* begin *

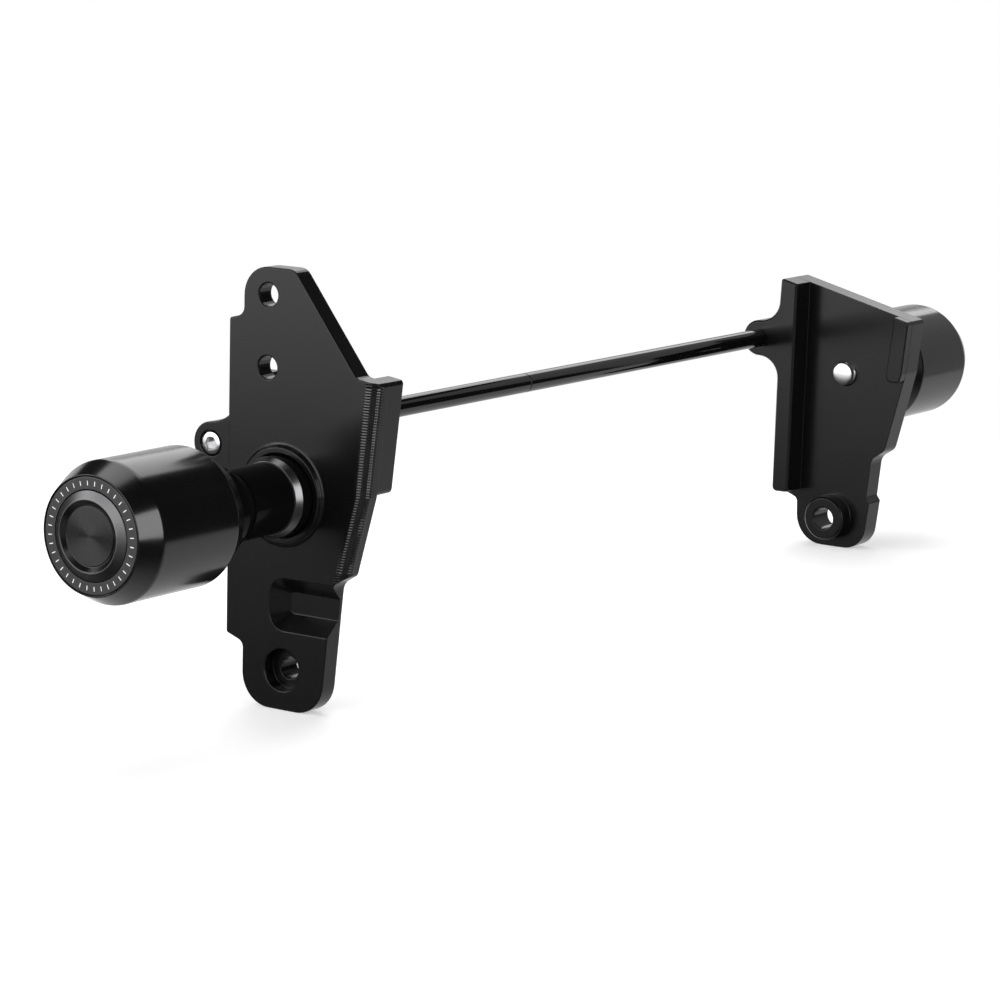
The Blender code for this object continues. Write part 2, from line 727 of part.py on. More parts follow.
def box_centre():
    """The middle of the kit's box in Y and Z, from the outlines that reach furthest."""
    outlines = [rounded(LEFT_WEB_CORNERS), rounded(RIGHT_WEB_CORNERS)]
    outlines += [rail_outline(name) for name in SIDES]
    ys = [y for outline in outlines for y, _ in outline]
    zs = [z for outline in outlines for _, z in outline]
    return (min(ys) + max(ys)) / 2, (min(zs) + max(zs)) / 2


kit = start_clean()
tool_finish = finish("tool", (0.5, 0.1, 0.1), 0.5, 0.0)
for side_name in SIDES:
    plate(side_name)
    spacer(side_name)
    puck(side_name)
    end_ring(side_name)
    end_cap(side_name)
    sleeve_and_washer(side_name)
    at = stack(side_name)
    socket_screw(side_name + "_slider_bolt", side_name, SLIDER_AXIS, at.bolt_seat, BOLT_DIAMETER,
                 at.bolt_seat - at.bolt_end, BOLT_HEAD, BOLT_HEAD_HEIGHT, BOLT_SOCKET, 24)
    socket_screw(side_name + "_ear_screw", side_name, ROD_AXIS, at.ear_face - EAR_SCREW_HEAD_HEIGHT,
                 EAR_SCREW_DIAMETER, EAR_SCREW_LENGTH, EAR_SCREW_HEAD, EAR_SCREW_HEAD_HEIGHT,
                 EAR_SCREW_SOCKET, 20)
    rod(side_name)
joining_stud()
centre_y, centre_z = box_centre()
centre_x = (stack("right").crest_out - stack("left").crest_out) / 2
kit.location = Vector((-centre_x, -centre_y, -centre_z)) * MM
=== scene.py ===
"""Looks of a motorcycle frame slider kit: finer turned pieces, milled edges, finishes, studio light and camera.

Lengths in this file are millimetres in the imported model's frame and become metres in the meshes. A place "out" is a
distance from the middle towards one side, the same number on the left and on the right.
"""

import math

import bmesh
import bpy
import numpy as np
from mathutils import Matrix, Vector


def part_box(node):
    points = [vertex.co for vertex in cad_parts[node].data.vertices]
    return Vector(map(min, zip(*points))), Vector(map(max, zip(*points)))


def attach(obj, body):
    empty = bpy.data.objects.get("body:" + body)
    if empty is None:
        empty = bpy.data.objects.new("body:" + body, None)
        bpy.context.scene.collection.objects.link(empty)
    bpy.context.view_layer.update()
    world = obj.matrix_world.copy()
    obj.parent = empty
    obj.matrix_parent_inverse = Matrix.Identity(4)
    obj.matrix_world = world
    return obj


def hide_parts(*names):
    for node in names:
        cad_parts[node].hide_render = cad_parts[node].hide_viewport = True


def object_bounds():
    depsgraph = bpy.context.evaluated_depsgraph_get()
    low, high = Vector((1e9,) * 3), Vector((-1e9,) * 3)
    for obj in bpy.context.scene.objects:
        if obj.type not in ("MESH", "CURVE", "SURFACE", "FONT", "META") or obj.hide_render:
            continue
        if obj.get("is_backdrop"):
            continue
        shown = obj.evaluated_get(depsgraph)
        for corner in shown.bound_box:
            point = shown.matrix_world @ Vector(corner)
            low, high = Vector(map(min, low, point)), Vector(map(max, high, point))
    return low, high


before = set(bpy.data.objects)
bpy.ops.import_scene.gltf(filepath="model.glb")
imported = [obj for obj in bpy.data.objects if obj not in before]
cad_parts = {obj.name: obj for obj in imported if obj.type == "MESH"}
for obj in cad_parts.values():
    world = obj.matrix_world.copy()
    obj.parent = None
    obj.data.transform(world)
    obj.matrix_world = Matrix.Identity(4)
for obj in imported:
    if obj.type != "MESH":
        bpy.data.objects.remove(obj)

MM = 0.001
SIDES = {"left": -1.0, "right": 1.0}
MERGE_REACH = 1e-7  # metres
SHARP_EDGE = 30.0  # degrees; steeper edges aren't smoothed
STEPS_ROUND = 160  # flats round a turned piece
ROD_STEPS_ROUND = 96
SCREW_STEPS_ROUND = 144
FILLET_STEPS = 5
FILLET_SHARE = 0.45  # of a flat, at most, that one fillet takes
FLAT_HOLD = 0.12  # longest step from a fillet's end to the point that keeps the flat flat
FLAT_HOLD_SHARE = 0.05

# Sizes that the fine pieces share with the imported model
GAP = 0.3
PUCK_RADIUS = 25.0
PUCK_TAPER_LENGTH = 8.5
PUCK_TAPER = 4.1
PUCK_REAR_TAPER = 4.4
SLEEVE_RADIUS = 8.0
WASHER_RADIUS = 11.0
RING_RADIUS = 20.2
RING_BORE = 15.9
CAP_RADIUS = 15.6
CAP_SPIGOT = 1.4
CREST_RISE = 1.75
CREST_OUTER = 12.8
CREST_INNER = 12.3
DISC_RADIUS = 10.4
DISC_RISE = 0.55
FLANGE_RADIUS = 14.8
FLANGE_LENGTH = 7.6
FLANGE_BEVEL_EARLY = 0.4
FLANGE_BEVEL = 2.4
SHAFT_RADIUS = 13.0
SHOULDER_RADIUS = 16.0
SHOULDER_LENGTH = 9.2
CONE_LENGTH = 6.5
GROOVE = 0.8
GROOVE_DEPTH = 0.4
BOLT_RADIUS = 5.0
BOLT_HEAD_RADIUS = 8.0
BOLT_HEAD_HEIGHT = 10.0
BOLT_SOCKET = 8.0
THREAD_PITCH = 1.5
THREAD_LENGTH = 15.0
THREAD_DEPTH = 0.75
THREAD_FLANK = 1.15
THREAD_CREST = 0.1
TIP_SHORTER = 1.4
TIP_DOME = 0.4
TIP_EDGE = 0.2
TIP_PLAIN = 2.2
EAR_HEAD_RADIUS = 4.25
EAR_HEAD_HEIGHT = 5.0
EAR_SHANK_RADIUS = 2.5
EAR_SOCKET = 4.0
ROD_RADIUS = 4.0
ROD_BORE = 2.8
ROD_JOINT = 0.04  # left open on either side of the joint
STUD_DEPTH = 12.15
EAR_THREAD_DEPTH = 16.0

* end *

Starting at the first line of the data above, please restate word for word every line up to and including the one that holds "return (min(ys) +", and add nothing else.

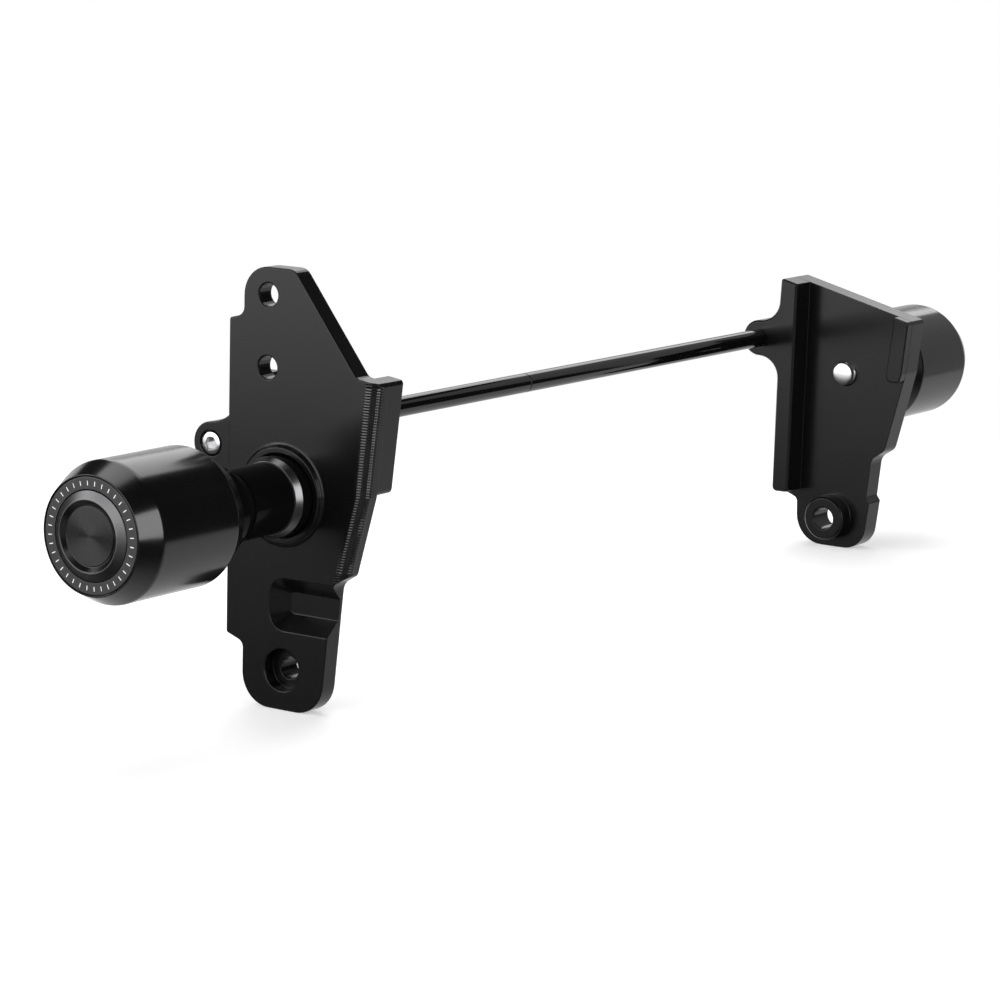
The Blender code for this object continues. Write part 2, from line 727 of part.py on. More parts follow.
def box_centre():
    """The middle of the kit's box in Y and Z, from the outlines that reach furthest."""
    outlines = [rounded(LEFT_WEB_CORNERS), rounded(RIGHT_WEB_CORNERS)]
    outlines += [rail_outline(name) for name in SIDES]
    ys = [y for outline in outlines for y, _ in outline]
    zs = [z for outline in outlines for _, z in outline]
    return (min(ys) + max(ys)) / 2, (min(zs) + max(zs)) / 2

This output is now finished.